My book discusses the United Nations Development Program finding that, bottom line, necessary UN sustainable development goals can’t be achieved without a culture of public service—not just in “developing countries,” but here too. We need to train on this, build up public service motivation and altruism, and redesign government jobs and the civil service system around this.

GE: If, in your opinion, agencies need to make such profound changes to federal job structure, recruitment and training, do we even want to keep much of the General Schedule system as it is?

Perry: Yes, I think we do. As I’ve said, there are many tweaks that would help. One other big problem I haven’t mentioned here that many see as needing change—and not toward pay for performance—is that the federal pay system is too flat. We are saying to the best people out there, “Look, no matter how expert you are on, for example, artificial intelligence or cyber security or whatever, your federal salary will top out at only around $200,000 or whatever.”      

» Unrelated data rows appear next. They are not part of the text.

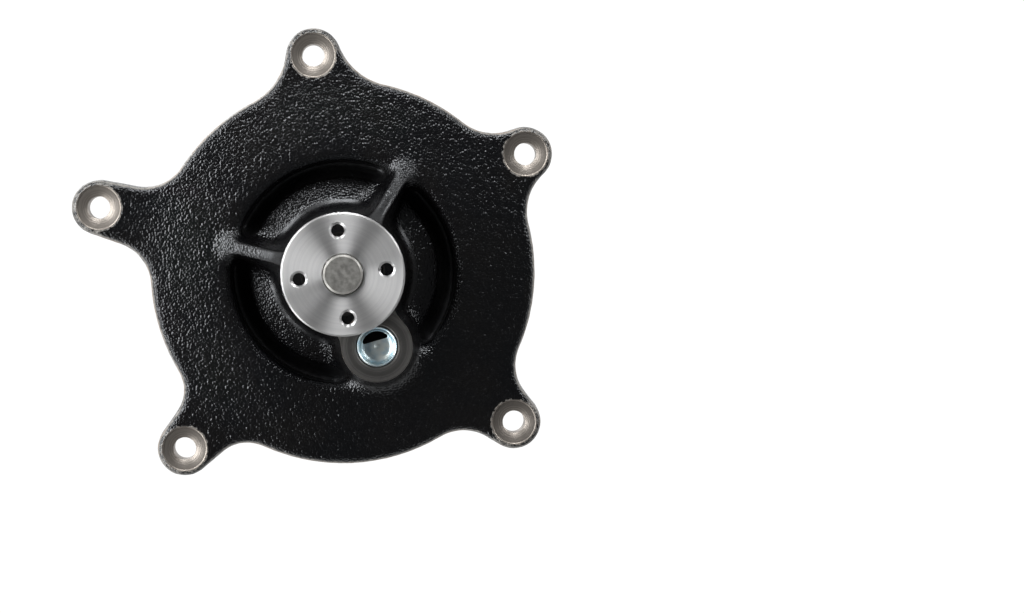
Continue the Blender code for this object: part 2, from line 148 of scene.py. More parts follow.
# Bores
BEARING_R = 19.05
SEAL_R = 18.25
GAP = 0.3  # kept between pieces that would touch
PLUG_R = 9.85
VENT_ANGLE = 106.0
VENT_R = 7.5
VENT_CHORD = 2.7
VENT_CORNER = 1.0

# Rotor
SHAFT_R = 9.525
SHAFT_ENDS = (-31.5, 67.5)
BALL_R = 3.4
BALL_ORBIT_R = 12.55
BALL_ROW = 42.0
BALLS = 8
ROLLERS = 10
HUB_R = 29.7
HUB_FACES = (58.0, 66.0)
HUB_END = 53.0  # of the neck behind the disc
HUB_EDGE = 0.85
NECK_R = 15.0
NECK_FILLET = 1.5
HUB_BOLTS = 4
HUB_BOLT_CIRCLE_R = 21.1
HUB_BOLT_ANGLE = 6.5
TAPPED_R = 3.1
TAPPED_CHAMFER_R = 4.2
THREAD_R = TAPPED_R + 0.65
THREAD_PITCH = 1.25
IMPELLER_R = 50.0
DISC_FACES = (-12.0, -7.5)
VANES = 7
VANE_INNER_R = 22.5
VANE_OUTER_R = 49.3
VANE_HALF_WIDTH = 1.7
VANE_SWEEP = 46.0
VANE_TIP = -30.0  # height of a vane's edge at its inner end
VANE_TIP_RISE = 5.0  # from there to its outer end
VANE_ROOT = 2.6  # fillet
VANE_ROUND = 0.8

# Studio
CAMERA_DISTANCE = 1.414
CAMERA_TILT = math.radians(1.2)
CAMERA_SIDE = 0.008
CAMERA_TARGET = (0.0843, 0.0, -0.0176)
CAMERA_LENS = 99.27
SKY_FADE = (-0.85, -0.1, 0.0, 0.95)  # Y of the direction at the dark and the light end, and the glow there
SKY_CURVE = 3.0
SKY_LEAST = 0.1
BACKDROP = 1.05  # strength of the white that the camera sees
FLOOR_REACH = 6.0
FLOOR_DROP = 0.0005
LIGHTS = (
    # name, azimuth, off axis, distance, size, power
    ("key", 163.0, 60.0, 1.3, (0.45, 1.5), 27.0),
    ("top", 88.0, 60.0, 1.3, (0.6, 0.4), 12.0),
    ("left", 222.0, 76.0, 1.3, (0.5, 0.45), 6.0),
    ("right", 32.0, 74.0, 1.4, (0.5, 0.45), 6.0),
    ("back", 130.0, 140.0, 1.5, (0.8, 0.8), 6.0),
)


# ---------------------------------------------------------------- outlines and fields


def polar(radius, degrees):
    turn = math.radians(degrees)
    return radius * math.cos(turn), radius * math.sin(turn)


def arc(centre, radius, start, end, steps):
    """Points on an arc, angles in degrees, both ends included."""
    turns = [math.radians(start + (end - start) * i / steps) for i in range(steps + 1)]
    return [(centre[0] + radius * math.cos(t), centre[1] + radius * math.sin(t)) for t in turns]


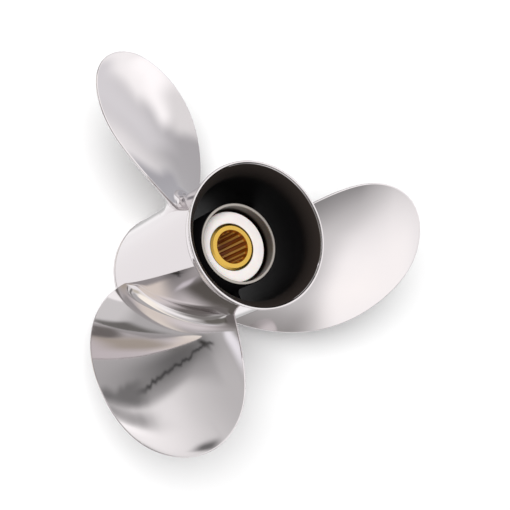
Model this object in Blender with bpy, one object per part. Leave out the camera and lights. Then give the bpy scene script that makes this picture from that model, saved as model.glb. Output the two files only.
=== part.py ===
"""Ship propeller of polished stainless steel: three cupped blades on an exhaust barrel, with its hub kit.

The propeller stands on the front rim of its barrel. +Z is the shaft axis and points aft, towards the flared
mouth. The origin is the centre of the front rim's plane. Blade 1 has its tip towards +Y, and the screw is
right-handed: seen from aft, it turns clockwise to drive ahead.
"""

import math

import bmesh
import bpy
import numpy as np

MM = 0.001

# Whole propeller: 13 1/8 inches across by 17 inches of pitch
BLADES = 3
PITCH = 431.8 * MM
TIP_RADIUS = 166.5 * MM
SEAT_GAP = 0.3 * MM
EDGE_BREAK = 0.6 * MM
SHARP_ANGLE = math.radians(35)

# Barrel, the outer tube that the exhaust leaves through
BARREL_RADIUS = 51.0 * MM
BARREL_BORE = 47.0 * MM
BARREL_END = 137.5 * MM
THROAT_RADIUS = 46.4 * MM
THROAT_HEIGHT = 134.0 * MM
THROAT_RUN = 10.0 * MM
FRONT_LIP_RADIUS = 51.4 * MM
FRONT_LIP_LENGTH = 3.0 * MM
BARREL_SIDES = 72

# Diffuser ring, the flared mouth behind the barrel
MOUTH_HEIGHT = 151.0 * MM
MOUTH_INNER_RADIUS = 53.3 * MM
MOUTH_OUTER_RADIUS = 55.05 * MM
SEAM_BORE = 46.6 * MM
BELL_POWER = 1.7
FLARE_POWER = 1.6
FLARE_STEPS = 6

# Inner hub, the steel tube that holds the hub kit
HUB_RADIUS = 30.9 * MM
HUB_FRONT = 14.0 * MM
HUB_REAR = 121.0 * MM
HUB_BORE = 27.4 * MM
HUB_COUNTERBORE = 28.6 * MM
COUNTERBORE_FLOOR = 105.0 * MM
SHOULDER_BORE = 21.5 * MM
SHOULDER_TOP = 22.0 * MM
HUB_SIDES = 60

# Hub kit: a nylon cushion sleeve round a splined brass drive sleeve
CUSHION_REAR = 109.7 * MM
CUSHION_CHAMFER = 1.5 * MM
DRIVE_RADIUS = 17.85 * MM
DRIVE_FACE_RADIUS = 16.1 * MM
DRIVE_CHAMFER = 0.9 * MM
DRIVE_FRONT = 17.0 * MM
DRIVE_REAR = 110.5 * MM
DRIVE_BLANK_BORE = 9.0 * MM
SPLINE_ROOT_RADIUS = 12.7 * MM
SPLINE_TIP_RADIUS = 11.3 * MM
SPLINE_TEETH = 15
TOOTH_SHARE = 0.42
TOOTH_FLANK = 0.08
THRUST_CONE_RADIUS = 15.2 * MM
LEAD_IN_RADIUS = 12.9 * MM

# Ribs, which carry the barrel on the inner hub
RIB_FRONT = 24.0 * MM
RIB_REAR = 87.0 * MM
RIB_THICKNESS = 5.0 * MM
RIB_FILLET = 5.0 * MM
RIB_TURN = -101.3
RIB_FILLET_STEPS = 3

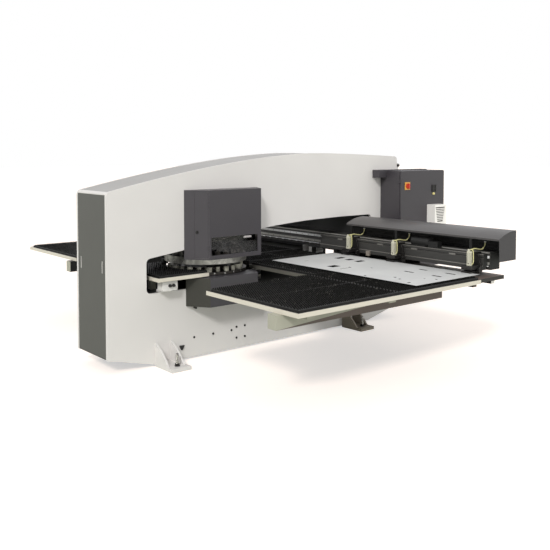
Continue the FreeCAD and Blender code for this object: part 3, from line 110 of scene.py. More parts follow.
def finish(name, colour, rough, metal=0.0, grain=3.0, bump=0.02, edge=1.5, speckle=0.04, wear_and_highlight=None):
    """A painted, moulded or metal finish.

    grain is the size of its fine texture in mm, bump its height in mm, edge the radius
    of the rounded edges in mm, speckle how far the colour wanders, wear_and_highlight the
    edges' colour, partly wear and partly a painted highlight."""
    made, tree = new_material(name)
    place = node(tree, "ShaderNodeTexCoord").outputs["Object"]
    fine = node(tree, "ShaderNodeTexNoise", Vector=place, Scale=1000.0 / grain, Detail=2.0)
    wide = node(tree, "ShaderNodeTexNoise", Vector=place, Scale=2.2, Detail=3.0)
    tone = node(tree, "ShaderNodeMapRange", Value=wide.outputs["Fac"], From_Min=0.3, From_Max=0.7,
                To_Min=1.0 - speckle, To_Max=1.0 + speckle)
    paint = node(tree, "ShaderNodeHueSaturation", Color=linear(colour),
                 Value=tone.outputs["Result"])
    gloss = node(tree, "ShaderNodeMapRange", Value=wide.outputs["Fac"], From_Min=0.3, From_Max=0.7,
                 To_Min=rough - 0.04, To_Max=rough + 0.05)
    rounded = node(tree, "ShaderNodeBevel", samples=4, Radius=edge / 1000)
    relief = node(tree, "ShaderNodeBump", Height=fine.outputs["Fac"], Distance=bump / 1000,
                  Strength=0.6, Normal=rounded.outputs["Normal"])
    colour_out = paint.outputs["Color"]
    # Partly wear and partly painted highlight: the edges turn to a lighter colour.
    if wear_and_highlight:
        flat = node(tree, "ShaderNodeNewGeometry").outputs["Normal"]
        turn = node(tree, "ShaderNodeVectorMath", {0: flat, 1: rounded.outputs["Normal"]},
                    operation="DOT_PRODUCT")
        edge_share = node(tree, "ShaderNodeMapRange", Value=turn.outputs["Value"], From_Min=0.96,
                   From_Max=0.8, To_Min=0.0, To_Max=0.8)
        mixed = node(tree, "ShaderNodeMix",
                     {0: edge_share.outputs["Result"], 6: colour_out, 7: linear(wear_and_highlight)}, data_type="RGBA")
        colour_out = mixed.outputs[2]
    shader = node(tree, "ShaderNodeBsdfPrincipled", Base_Color=colour_out, Metallic=metal,
                  Roughness=gloss.outputs["Result"], Normal=relief.outputs["Normal"])
    node(tree, "ShaderNodeOutputMaterial", Surface=shader.outputs["BSDF"])
    return made


# %% [markdown]
# Most of the press is welded and folded steel, sprayed with two-pack enamel. The gun leaves
# a slight orange peel about 3 mm across, which softens the highlight. The frame is a light
# warm grey, the covers dark grey, and what moves in the throat is black.

# %% Painted sheet metal
FINISHES = {
    "frame_paint": finish("light grey enamel", "#D9D6D3", 0.4, speckle=0.015, edge=2.5,
                          wear_and_highlight="#F2F0EC"),
    # Painted shade: this mid grey is darker than the plates' paint and stands for shade on the top
    # cover.
    "cover_grey": finish("mid grey with painted shade", "#9C9A98", 0.42, speckle=0.02),
    "dark_paint": finish("dark grey enamel", "#3E3B3F", 0.4, speckle=0.03, wear_and_highlight="#666467"),
    "panel_paint": finish("warm grey enamel", "#50504C", 0.45, speckle=0.03, wear_and_highlight="#8A8884"),
    "inner_paint": finish("black enamel", "#191817", 0.46, speckle=0.1, wear_and_highlight="#6D6A66"),
    "support_paint": finish("grey green enamel", "#A7A697", 0.5, wear_and_highlight="#C8CABB"),
    "cooler_paint": finish("pale grey enamel", "#F4F1EC", 0.42, wear_and_highlight="#F4F2EE"),
}
# Painted light and shade: except the satin grey and the satin black, the paints below are darker or
# lighter copies that stand for shade and light on faces by where they lie.
SHADE_BROWN_RIGHT = finish("brown grey painted shade", "#62564F", 0.5, speckle=0.12, wear_and_highlight="#857A72")
FOOT_SHADE_GREY = finish("foot grey painted shade", "#8A8174", 0.55, speckle=0.12, wear_and_highlight="#A39B8E")
HOUSING_SHADED_GREY = finish("housing grey, shaded copy", "#34332D", 0.45, speckle=0.08, wear_and_highlight="#5A5952")
HOOD_GREY = finish("satin grey enamel", "#4B4949", 0.36, speckle=0.03, wear_and_highlight="#7C7A7B")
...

That approach might have made sense a couple decades ago. But it doesn’t now, really not. Maybe instead sometimes the top federal salary should be, say, $400,000. That’s not pay for performance. That’s about ability. New York University’s professor Paul Light calls the current problem “administrative disinvestment,” and it’s also sometimes a huge compensation-related problem. Let’s face it: we’re competing with private companies that can pay a million dollars for a top-notch AI expert. With that much discrepancy, how else are you going to get people with those abilities in the public sector?